Passo a explicar: por exemplo, tenho o pior acordar do mundo e tenho plena consciência de que absorvi esse gosto por dormir do meu irmão mais velho. Lembro-me de ter praí uns sete anos e correr (à hora de almoço que hoje é também para mim hora de dormir) para o acordar, abanando-o insistentemente enquanto gritava uma nova música que tivesse aprendido na aula de inglês. E o pobre coitado aturava, adolescente vindo das noitadas ansioso por mais dez minutos de sono, mas às vezes atingia o seu limite - que é hoje o meu, também.
Da minha avó materna guardei o gosto pelas viagens, o paladar doce e o amor pelas palavras. Ainda sei de cor todas as lenga-lengas, tenho gravado o sorriso dela bem fundo na memória, os cabelos brancos, o cheiro a lavado das batas de trazer por casa, o jeito gozão com que me respondia ''onde?'', quando eu lhe pedia qualquer coisa e dizia ''ó vó, anda lá...''
Tenho uma caixa de música na minha mesinha de cabeceira que me foi dada pela avó paterna que não me lembro de conhecer, mas que música alguma me deixa esquecer que tive. Fundamentalista, sindicalista, de esquerda - mesmo que por vezes discorde, saio politicamente aos lados do meu avô paterno.

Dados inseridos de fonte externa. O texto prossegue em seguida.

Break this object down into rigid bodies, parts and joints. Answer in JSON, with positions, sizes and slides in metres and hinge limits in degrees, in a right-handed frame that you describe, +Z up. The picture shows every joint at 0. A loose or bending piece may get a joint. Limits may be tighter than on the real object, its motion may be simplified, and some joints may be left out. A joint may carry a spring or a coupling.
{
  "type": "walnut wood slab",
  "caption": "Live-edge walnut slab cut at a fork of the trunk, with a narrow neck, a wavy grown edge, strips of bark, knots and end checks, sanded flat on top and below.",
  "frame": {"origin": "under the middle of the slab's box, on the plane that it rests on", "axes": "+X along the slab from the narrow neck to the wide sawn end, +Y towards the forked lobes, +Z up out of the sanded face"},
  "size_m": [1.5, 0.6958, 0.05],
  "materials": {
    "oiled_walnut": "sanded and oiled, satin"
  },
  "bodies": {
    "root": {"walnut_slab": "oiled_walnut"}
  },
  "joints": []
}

Tenho um gosto por línguas que devo à professora primária que me ''obrigou'' a ser uma joaninha na peça de teatro em inglês que representei no 2º ano, e um ódio pela disciplina de História que advém da professora-demasiado-gorda-para-usar-cintos-a-meio-da-barriga.

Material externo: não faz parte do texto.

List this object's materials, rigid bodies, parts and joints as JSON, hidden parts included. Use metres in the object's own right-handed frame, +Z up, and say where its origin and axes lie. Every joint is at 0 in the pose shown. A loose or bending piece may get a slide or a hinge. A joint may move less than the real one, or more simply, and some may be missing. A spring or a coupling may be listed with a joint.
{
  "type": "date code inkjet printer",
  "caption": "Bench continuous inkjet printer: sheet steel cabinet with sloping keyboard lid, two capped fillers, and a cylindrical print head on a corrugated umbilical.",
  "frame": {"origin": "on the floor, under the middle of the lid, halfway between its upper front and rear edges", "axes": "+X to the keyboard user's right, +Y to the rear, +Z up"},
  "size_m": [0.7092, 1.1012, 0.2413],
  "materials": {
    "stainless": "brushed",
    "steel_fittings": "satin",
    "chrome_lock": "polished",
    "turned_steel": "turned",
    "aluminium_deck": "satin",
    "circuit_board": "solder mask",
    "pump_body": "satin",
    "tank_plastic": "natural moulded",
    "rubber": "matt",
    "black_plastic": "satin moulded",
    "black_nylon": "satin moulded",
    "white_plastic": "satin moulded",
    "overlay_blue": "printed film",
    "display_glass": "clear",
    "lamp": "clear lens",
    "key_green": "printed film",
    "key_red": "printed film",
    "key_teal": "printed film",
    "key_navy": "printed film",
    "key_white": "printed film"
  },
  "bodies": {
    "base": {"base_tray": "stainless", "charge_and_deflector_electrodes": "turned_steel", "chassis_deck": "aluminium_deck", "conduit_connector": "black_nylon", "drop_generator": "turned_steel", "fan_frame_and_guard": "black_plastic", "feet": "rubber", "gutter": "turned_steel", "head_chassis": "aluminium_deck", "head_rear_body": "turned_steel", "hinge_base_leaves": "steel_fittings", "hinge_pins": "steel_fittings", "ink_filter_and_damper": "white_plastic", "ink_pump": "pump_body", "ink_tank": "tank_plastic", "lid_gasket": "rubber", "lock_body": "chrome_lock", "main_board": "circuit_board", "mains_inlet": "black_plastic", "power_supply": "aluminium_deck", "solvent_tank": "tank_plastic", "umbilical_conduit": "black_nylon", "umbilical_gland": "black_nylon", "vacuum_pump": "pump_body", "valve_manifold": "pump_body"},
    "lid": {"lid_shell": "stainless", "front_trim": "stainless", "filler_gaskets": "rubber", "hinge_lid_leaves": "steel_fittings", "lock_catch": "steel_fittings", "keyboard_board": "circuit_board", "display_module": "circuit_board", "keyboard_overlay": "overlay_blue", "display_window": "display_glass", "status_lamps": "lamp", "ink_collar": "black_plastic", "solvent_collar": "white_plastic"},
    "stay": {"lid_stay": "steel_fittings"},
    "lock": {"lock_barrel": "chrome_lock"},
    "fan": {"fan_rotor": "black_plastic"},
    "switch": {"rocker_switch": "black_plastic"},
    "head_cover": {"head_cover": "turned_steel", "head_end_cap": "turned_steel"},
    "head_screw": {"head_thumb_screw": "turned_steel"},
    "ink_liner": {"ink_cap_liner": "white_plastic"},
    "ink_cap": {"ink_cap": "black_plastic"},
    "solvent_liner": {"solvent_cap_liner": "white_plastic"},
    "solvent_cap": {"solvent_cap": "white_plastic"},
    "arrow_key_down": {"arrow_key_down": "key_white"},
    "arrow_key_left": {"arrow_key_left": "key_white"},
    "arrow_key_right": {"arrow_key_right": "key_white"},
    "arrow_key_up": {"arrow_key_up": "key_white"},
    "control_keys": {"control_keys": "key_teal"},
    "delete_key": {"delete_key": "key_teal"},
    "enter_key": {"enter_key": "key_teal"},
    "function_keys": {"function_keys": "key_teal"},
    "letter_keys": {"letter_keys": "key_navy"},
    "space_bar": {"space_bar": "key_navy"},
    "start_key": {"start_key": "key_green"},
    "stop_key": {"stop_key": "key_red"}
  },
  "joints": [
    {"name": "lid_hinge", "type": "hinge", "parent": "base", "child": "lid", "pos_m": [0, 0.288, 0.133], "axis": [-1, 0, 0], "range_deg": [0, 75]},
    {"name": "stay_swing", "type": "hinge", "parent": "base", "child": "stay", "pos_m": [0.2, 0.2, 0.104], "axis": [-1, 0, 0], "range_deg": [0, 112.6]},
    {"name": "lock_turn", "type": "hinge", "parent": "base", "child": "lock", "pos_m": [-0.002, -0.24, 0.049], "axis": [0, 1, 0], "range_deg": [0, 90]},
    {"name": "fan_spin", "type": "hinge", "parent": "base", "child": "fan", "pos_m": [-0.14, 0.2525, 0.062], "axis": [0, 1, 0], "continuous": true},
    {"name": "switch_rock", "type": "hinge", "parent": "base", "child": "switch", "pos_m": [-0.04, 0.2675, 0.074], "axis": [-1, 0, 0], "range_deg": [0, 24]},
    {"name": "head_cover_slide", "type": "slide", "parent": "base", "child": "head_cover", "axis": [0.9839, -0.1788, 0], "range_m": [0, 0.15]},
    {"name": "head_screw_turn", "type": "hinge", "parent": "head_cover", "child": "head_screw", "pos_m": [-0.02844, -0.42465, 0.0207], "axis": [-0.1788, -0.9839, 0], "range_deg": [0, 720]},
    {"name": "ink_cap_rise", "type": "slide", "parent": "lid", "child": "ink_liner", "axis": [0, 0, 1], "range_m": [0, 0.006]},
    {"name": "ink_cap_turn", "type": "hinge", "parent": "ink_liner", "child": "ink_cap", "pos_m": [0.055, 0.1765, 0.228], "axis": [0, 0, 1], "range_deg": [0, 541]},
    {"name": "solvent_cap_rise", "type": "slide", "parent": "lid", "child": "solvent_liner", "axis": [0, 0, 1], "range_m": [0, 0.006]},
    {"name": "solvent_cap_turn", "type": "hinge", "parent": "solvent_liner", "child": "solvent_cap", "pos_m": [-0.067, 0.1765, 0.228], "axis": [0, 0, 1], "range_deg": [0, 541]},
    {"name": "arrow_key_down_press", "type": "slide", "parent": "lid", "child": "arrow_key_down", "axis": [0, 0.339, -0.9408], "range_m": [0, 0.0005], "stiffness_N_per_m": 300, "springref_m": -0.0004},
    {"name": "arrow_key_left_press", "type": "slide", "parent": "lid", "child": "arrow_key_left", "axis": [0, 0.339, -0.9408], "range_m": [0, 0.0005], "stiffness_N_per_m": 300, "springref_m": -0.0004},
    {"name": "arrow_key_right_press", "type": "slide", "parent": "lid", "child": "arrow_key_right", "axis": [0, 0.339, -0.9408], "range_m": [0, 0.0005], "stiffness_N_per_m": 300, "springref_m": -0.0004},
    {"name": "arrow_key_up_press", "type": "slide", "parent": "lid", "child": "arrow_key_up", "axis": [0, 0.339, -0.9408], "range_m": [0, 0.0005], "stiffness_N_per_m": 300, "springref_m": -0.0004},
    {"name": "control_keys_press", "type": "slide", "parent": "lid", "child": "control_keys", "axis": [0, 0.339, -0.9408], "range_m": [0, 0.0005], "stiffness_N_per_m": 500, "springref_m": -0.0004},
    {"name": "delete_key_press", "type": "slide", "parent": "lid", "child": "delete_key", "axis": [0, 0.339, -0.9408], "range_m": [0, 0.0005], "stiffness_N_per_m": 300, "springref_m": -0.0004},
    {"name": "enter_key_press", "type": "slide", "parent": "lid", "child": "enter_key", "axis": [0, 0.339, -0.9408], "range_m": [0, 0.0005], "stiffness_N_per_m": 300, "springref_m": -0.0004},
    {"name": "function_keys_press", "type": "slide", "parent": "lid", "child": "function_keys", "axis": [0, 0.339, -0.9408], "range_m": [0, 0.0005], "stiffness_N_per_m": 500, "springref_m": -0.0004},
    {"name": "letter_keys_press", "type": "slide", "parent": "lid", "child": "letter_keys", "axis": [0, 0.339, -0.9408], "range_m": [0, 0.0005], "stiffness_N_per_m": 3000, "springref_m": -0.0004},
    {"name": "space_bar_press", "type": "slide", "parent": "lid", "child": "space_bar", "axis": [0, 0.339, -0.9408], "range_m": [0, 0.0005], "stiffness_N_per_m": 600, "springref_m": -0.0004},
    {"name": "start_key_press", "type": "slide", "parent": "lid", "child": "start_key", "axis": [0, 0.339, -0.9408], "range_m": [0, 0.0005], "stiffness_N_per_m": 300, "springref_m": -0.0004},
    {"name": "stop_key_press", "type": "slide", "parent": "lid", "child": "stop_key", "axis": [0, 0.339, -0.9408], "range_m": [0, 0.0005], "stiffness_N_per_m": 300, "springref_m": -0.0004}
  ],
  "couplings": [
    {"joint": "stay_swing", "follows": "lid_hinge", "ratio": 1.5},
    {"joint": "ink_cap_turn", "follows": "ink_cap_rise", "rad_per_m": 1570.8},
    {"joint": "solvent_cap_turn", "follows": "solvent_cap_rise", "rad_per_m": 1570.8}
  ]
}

Sou teimosa como a minha mãe, resmungona como o meu pai. Devo à minha mãe todas as lições de força e ao meu pai a vontade de continuar rumo ao dia seguinte, apesar da bagagem. Sou um pássaro porque o meu pai assim mo disse um dia, e tenho a certeza de que nunca me contentarei com homem algum inferior a ele, que em todos os Dias da Criança me recebia com um ramo de flores. Dos meus sobrinhos recebo os ecos da minha infância, da minha cunhada um exemplo de mãe-super-mulher. Das minhas primas guardo duas infâncias: uma criou-me, outra doía-me longe por não podermos ser criadas juntas; e hoje são duas mulheres tatuadas na minha história.
Do A. absorvo o amor pelos animais, o coração maior do que a caixa toráxica, o rancor pelos maldosos que não merecem perdão - mas o perdão por todos aqueles que merecem ajuda. Da I. mais de dez anos de sintonia inexplicável, madrugadas a bordar personalidades como naperons, velhinhas as duas, a esquecermo-nos do chá ao lume... e da H., corpo banda-desenhada, sempre tão convicta e tão capaz de mudar, sempre a semear novos horizontes e ideias, a arriscar mais do que eu própria ousaria, como que a espicaçar-me, sempre.

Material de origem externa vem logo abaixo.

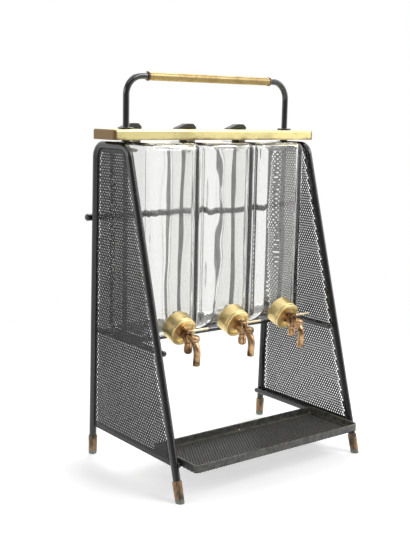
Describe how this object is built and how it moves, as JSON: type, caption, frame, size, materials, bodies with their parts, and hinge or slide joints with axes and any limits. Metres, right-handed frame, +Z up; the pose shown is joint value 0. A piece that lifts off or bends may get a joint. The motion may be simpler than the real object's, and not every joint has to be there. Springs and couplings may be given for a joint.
{
  "type": "cocktail dispenser",
  "caption": "Free-standing drink dispenser: glass tanks with quarter-turn taps between perforated side frames, with carrying handle and drip tray.",
  "frame": {"origin": "centre of the overall bounding box in plan, on the plane of the four feet", "axes": "+Z up along the tallest extent, +Y from the tap side to the rear, +X to the right seen from the tap side"},
  "size_m": [0.2822, 0.1944, 0.4301],
  "materials": {
    "frame_lacquer": "satin charcoal lacquer, lightly worn",
    "tray_steel": "satin dark grey lacquer with rubbed edges",
    "black_gloss": "gloss black enamel",
    "bar_brass": "brushed pale brass sheet",
    "bar_wood": "plain hardwood",
    "grip_brass": "brushed golden brass tube",
    "collar_brass": "polished brass",
    "cap_brass": "satin golden brass",
    "tap_bronze": "bronze patina, satin",
    "lever_brass": "worn bronze",
    "ferrule_brass": "dull aged brass",
    "rivet_brass": "polished brass",
    "rod_steel": "blackened steel",
    "nut_steel": "plated steel",
    "seal_rubber": "matte black",
    "stopper_rubber": "satin black",
    "tank_glass": "clear thick moulded glass"
  },
  "bodies": {
    "dispenser": {"bottle_shelf": "frame_lacquer", "bottom_rail_left": "frame_lacquer", "bottom_rail_right": "frame_lacquer", "cap_gasket_centre": "seal_rubber", "cap_gasket_left": "seal_rubber", "cap_gasket_right": "seal_rubber", "ferrule_front_left": "ferrule_brass", "ferrule_front_right": "ferrule_brass", "ferrule_rear_left": "ferrule_brass", "ferrule_rear_right": "ferrule_brass", "glass_tank_centre": "tank_glass", "glass_tank_left": "tank_glass", "glass_tank_right": "tank_glass", "grip_collars": "collar_brass", "handle_bar": "black_gloss", "handle_flange_left": "black_gloss", "handle_flange_right": "black_gloss", "handle_grip": "grip_brass", "lock_nuts": "rod_steel", "mid_rail_left": "frame_lacquer", "mid_rail_right": "frame_lacquer", "perforated_panel_left": "frame_lacquer", "perforated_panel_right": "frame_lacquer", "rear_crossbar": "frame_lacquer", "screw_cap_centre": "cap_brass", "screw_cap_left": "cap_brass", "screw_cap_right": "cap_brass", "shelf_nuts": "rod_steel", "side_frame_left": "frame_lacquer", "side_frame_right": "frame_lacquer", "tail_nut_centre": "nut_steel", "tail_nut_left": "nut_steel", "tail_nut_right": "nut_steel", "tap_body_centre": "tap_bronze", "tap_body_left": "tap_bronze", "tap_body_right": "tap_bronze", "tie_rod_1": "rod_steel", "tie_rod_2": "rod_steel", "tie_rod_3": "rod_steel", "tie_rod_4": "rod_steel", "top_bar_cladding": "bar_brass", "top_bar_core": "bar_wood", "tray_floor": "tray_steel", "tray_rim": "tray_steel", "tray_rivets": "rivet_brass"},
    "tap_key_left": {"tap_plug_left": "tap_bronze", "tap_lever_left": "lever_brass", "plug_nut_left": "tap_bronze"},
    "tap_key_centre": {"tap_plug_centre": "tap_bronze", "tap_lever_centre": "lever_brass", "plug_nut_centre": "tap_bronze"},
    "tap_key_right": {"tap_plug_right": "tap_bronze", "tap_lever_right": "lever_brass", "plug_nut_right": "tap_bronze"},
    "stopper_body_left": {"stopper_left": "stopper_rubber"},
    "stopper_body_centre": {"stopper_centre": "stopper_rubber"},
    "stopper_body_right": {"stopper_right": "stopper_rubber"}
  },
  "joints": [
    {"name": "tap_turn_left", "type": "hinge", "parent": "dispenser", "child": "tap_key_left", "pos_m": [-0.075, -0.02458, 0.15265], "axis": [0, 0, -1], "range_deg": [0, 90]},
    {"name": "tap_turn_centre", "type": "hinge", "parent": "dispenser", "child": "tap_key_centre", "pos_m": [0, -0.02458, 0.15265], "axis": [0, 0, -1], "range_deg": [0, 90]},
    {"name": "tap_turn_right", "type": "hinge", "parent": "dispenser", "child": "tap_key_right", "pos_m": [0.075, -0.02458, 0.15265], "axis": [0, 0, -1], "range_deg": [0, 90]},
    {"name": "stopper_lift_left", "type": "slide", "parent": "dispenser", "child": "stopper_body_left", "axis": [0, 0, 1], "range_m": [0, 0.03]},
    {"name": "stopper_lift_centre", "type": "slide", "parent": "dispenser", "child": "stopper_body_centre", "axis": [0, 0, 1], "range_m": [0, 0.03]},
    {"name": "stopper_lift_right", "type": "slide", "parent": "dispenser", "child": "stopper_body_right", "axis": [0, 0, 1], "range_m": [0, 0.03]}
  ]
}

Os meus PartyPeople. Um por um a fazerem mossa, a escreverem-me a história. Cada traço de cada um a fazer-me tanta falta, em concordância ou discordância. Almas gémeas, porque com eles nada me falta. Um organismo vivo, um pulmão extra, uma espera.
Sou tanto mais de tantos outros. Sou o amor por borboletas desde criança, quando a minha mãe resolveu coleccionar miniaturas de borboletas de porcelana que ainda hoje me fitam através do vidro do expositor. Sou cada filme animado da Disney, com as vozes, as falas, as cores e as músicas. Devo o meu desleixe informático ao meu irmão engenheiro: em casa de ferreiro, espeto de pau.
Ao F. devo-lhe a dança e a forma como muitas vezes uma gargalhada pode ser a solução. E como nem sempre a solução está nas nossas mãos, devo à F.César a certeza da vida pralá da eterna derrota.
Das incertezas do caminho, levo os traços mafiosos do P., e a doçura de termos ambos mudado com o tempo.
Sou tanto mais de tantos mais momentos. Num sentimento de pertença que não é de posse, sou deles e eles são meus, agora tatuados, no meu entender das coisas.
Esqueçamos o mau. No fundo, são essas as raízes que qualquer pessoa-árvore tem, fazendo-a prosseguir: em cada pedaço de outros e de outras histórias, revemos a nossa certeza de pertencer a um mundo, apesar das dúvidas de lhe pertencer. E é isso que, a cada passo, faz tudo valer a pena.